Repeat exactly the lines from the start through the line with "obj.parent = empty", both ends included.

━━━━━━━━━━━━━━━━

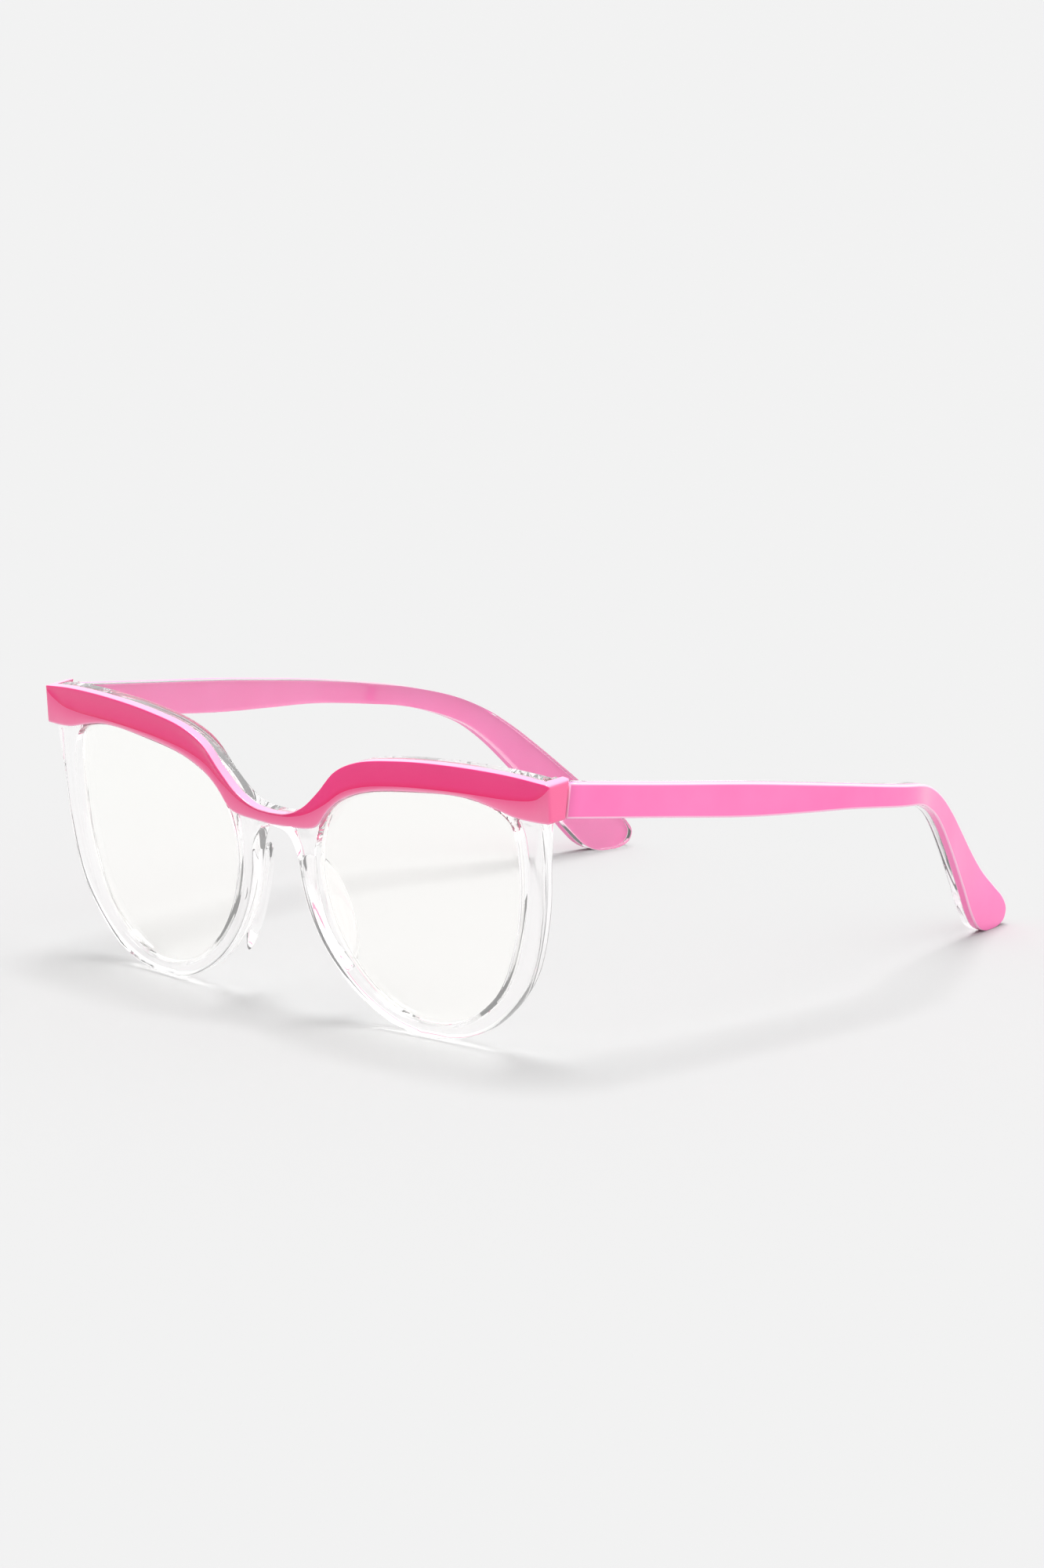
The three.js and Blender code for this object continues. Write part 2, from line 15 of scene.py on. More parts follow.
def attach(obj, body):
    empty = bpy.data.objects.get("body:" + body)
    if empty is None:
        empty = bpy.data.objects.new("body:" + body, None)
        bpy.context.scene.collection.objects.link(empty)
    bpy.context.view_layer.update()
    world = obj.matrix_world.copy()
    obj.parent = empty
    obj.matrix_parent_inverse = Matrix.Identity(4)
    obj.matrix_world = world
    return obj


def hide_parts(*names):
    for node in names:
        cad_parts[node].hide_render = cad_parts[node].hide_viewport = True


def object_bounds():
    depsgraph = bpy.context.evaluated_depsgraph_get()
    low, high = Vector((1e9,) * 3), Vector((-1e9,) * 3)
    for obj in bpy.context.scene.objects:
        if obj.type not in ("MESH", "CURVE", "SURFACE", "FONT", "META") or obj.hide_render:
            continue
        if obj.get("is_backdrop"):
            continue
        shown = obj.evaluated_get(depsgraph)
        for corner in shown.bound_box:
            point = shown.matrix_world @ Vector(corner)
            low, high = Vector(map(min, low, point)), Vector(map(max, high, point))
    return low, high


MM = 0.001

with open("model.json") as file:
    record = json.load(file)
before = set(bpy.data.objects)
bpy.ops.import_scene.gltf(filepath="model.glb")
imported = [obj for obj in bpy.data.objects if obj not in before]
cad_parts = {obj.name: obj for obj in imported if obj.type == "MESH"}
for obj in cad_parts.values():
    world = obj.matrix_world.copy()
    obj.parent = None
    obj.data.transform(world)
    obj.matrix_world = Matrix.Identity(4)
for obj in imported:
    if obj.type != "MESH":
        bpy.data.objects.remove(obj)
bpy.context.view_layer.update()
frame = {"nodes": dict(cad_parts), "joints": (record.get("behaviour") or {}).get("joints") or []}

# ---- Where the pieces meet ----
# Both temples swing on upright pins. The bridge's front face is the point that the frame is drawn
# from, and it lies straight between the pins, in front of them and below.

PIN_FROM_BRIDGE = (63.9, 7.8, 49.9)
pin = next(Vector(j["pos_m"]) for j in frame["joints"] if j["child"] == "temple_left")
bridge = pin - Vector(PIN_FROM_BRIDGE) * MM


def place(x, y, z):
    """A point given from the bridge's front face, in the frame's metres."""
    return bridge + Vector((x, y, z)) * MM


# ---- Camera ----
# A long lens in front of the glasses and round to their left side, a little above the brow. It is
# aimed just inside the left hinge.

LOOK_AT = place(51.144, 13.517, 49.431)
CAMERA_AZIMUTH = math.radians(44.2046)
CAMERA_ELEVATION = math.radians(11.9477)
CAMERA_DISTANCE = 1.2
SENSOR_WIDTH = 36
FOCAL_LENGTH = 147.45

camera_data = bpy.data.cameras.new("camera")
camera_data.sensor_width = SENSOR_WIDTH
camera_data.lens = FOCAL_LENGTH
camera_data.clip_start = 0.05
camera_data.clip_end = 60
camera = bpy.data.objects.new("camera", camera_data)
bpy.context.scene.collection.objects.link(camera)
backwards = Vector((
    math.sin(CAMERA_AZIMUTH) * math.cos(CAMERA_ELEVATION),
    -math.cos(CAMERA_AZIMUTH) * math.cos(CAMERA_ELEVATION),
    math.sin(CAMERA_ELEVATION),
))
camera.location = LOOK_AT + backwards * CAMERA_DISTANCE
camera.rotation_mode = "QUATERNION"
camera.rotation_quaternion = (-backwards).to_track_quat("-Z", "Y")
bpy.context.scene.camera = camera
bpy.context.scene.view_settings.view_transform = "Standard"

# ---- Studio ----
# A sheet of pale card with no visible edge, in a soft white room. The ceiling glows, the walls
# behind the glasses and on their left are a little brighter than the others, and a broad soft box
# almost straight above throws the shadows.

FLOOR_SIZE = 24.0
FLOOR_TONE = (0.425, 0.425, 0.425)

floor_mesh = bpy.data.meshes.new("floor")
bm = bmesh.new()
bmesh.ops.create_grid(bm, x_segments=1, y_segments=1, size=FLOOR_SIZE / 2)
bm.to_mesh(floor_mesh)
bm.free()
floor = bpy.data.objects.new("floor", floor_mesh)
bpy.context.scene.collection.objects.link(floor)
floor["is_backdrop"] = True

card = bpy.data.materials.new("pale_card")
card.use_nodes = True
card_shader = card.node_tree.nodes["Principled BSDF"]
card_shader.inputs["Base Color"].default_value = (*FLOOR_TONE, 1)
card_shader.inputs["Roughness"].default_value = 1.0
card_shader.inputs["Specular IOR Level"].default_value = 0.0
floor_mesh.materials.append(card)

room = bpy.data.worlds.new("soft_room")
room.use_nodes = True
bpy.context.scene.world = room
nodes, links = room.node_tree.nodes, room.node_tree.links
direction = nodes.new("ShaderNodeTexCoord")
parts = nodes.new("ShaderNodeSeparateXYZ")
links.new(direction.outputs["Generated"], parts.inputs[0])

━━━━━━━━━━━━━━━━

→ **ANSWER**
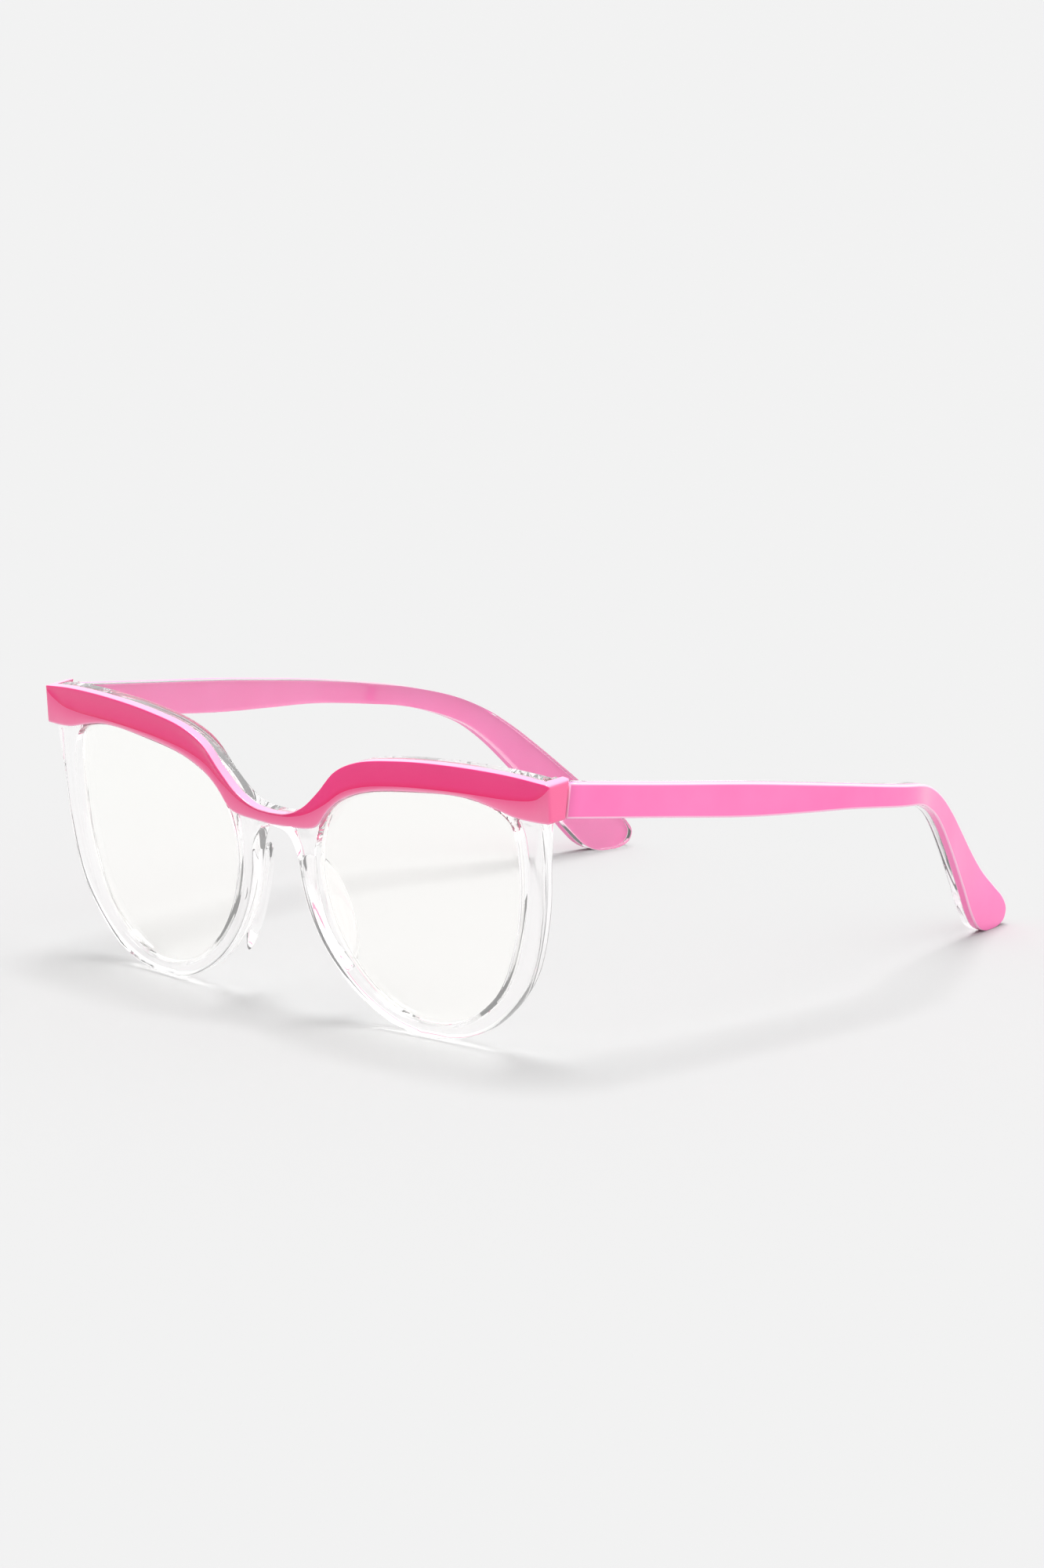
The three.js and Blender code for this object continues. Write part 2, from line 15 of scene.py on. More parts follow.
def attach(obj, body):
    empty = bpy.data.objects.get("body:" + body)
    if empty is None:
        empty = bpy.data.objects.new("body:" + body, None)
        bpy.context.scene.collection.objects.link(empty)
    bpy.context.view_layer.update()
    world = obj.matrix_world.copy()
    obj.parent = empty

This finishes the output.